The Catholic religion is nearly alone among religions in that it does not tie itself down to particular nationalities or regional identities. As such, it has always been the greatest threat to nationalist forms of totalitarianism, even to Christian versions of nationalism. Catholicism necessarily undermines any exclusionary claim to national sovereignty, especially when such a claim is backed by an appeal to the national religion. Although some nations have attempted to use Catholicism itself this way, by its nature Catholicism refuses to be the servant of any nature, because its claims absolutely transcend national boundaries and it makes its appeal to all nations. “Go, and make disciples of all nations, baptizing them in the name of the Father and of the Son and of the Holy Spirit” (Matt 28:19).
By the same token, the Catholic Faith makes its appeal to all human beings regardless of class. The supernatural destiny which the Catholic Church oversees is proposed to all human beings without exception – the meaning of Vatican II’s “universal call to holiness.” In this way, the Church has always been perceived as an enemy to the individualistic ideology of liberalism, not to mention the political and economic structures over which liberal ideology presides. Because these structures attempt to facilitate the privatization of all goods, including goods that are properly common goods, their rulers and apologists have always viewed the claims of Catholicism as a formidable threat.
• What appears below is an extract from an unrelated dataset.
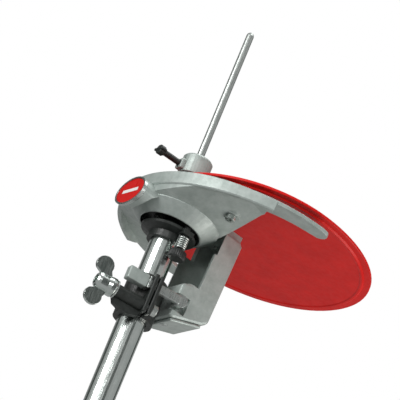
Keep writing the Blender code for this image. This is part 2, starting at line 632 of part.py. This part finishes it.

The conversion of the world and its powers is thus of the highest priority for the Catholic Church. Catholicism is related to the common good in a special way, precisely because of the universality of its claims, and therefore the Church and her members possess a particularly grave responsibility to society at large. This responsibility consists in nothing short of the reconstruction and sanctification of the whole temporal order, including and especially the political order, and its reorientation to the common good of friendship with God.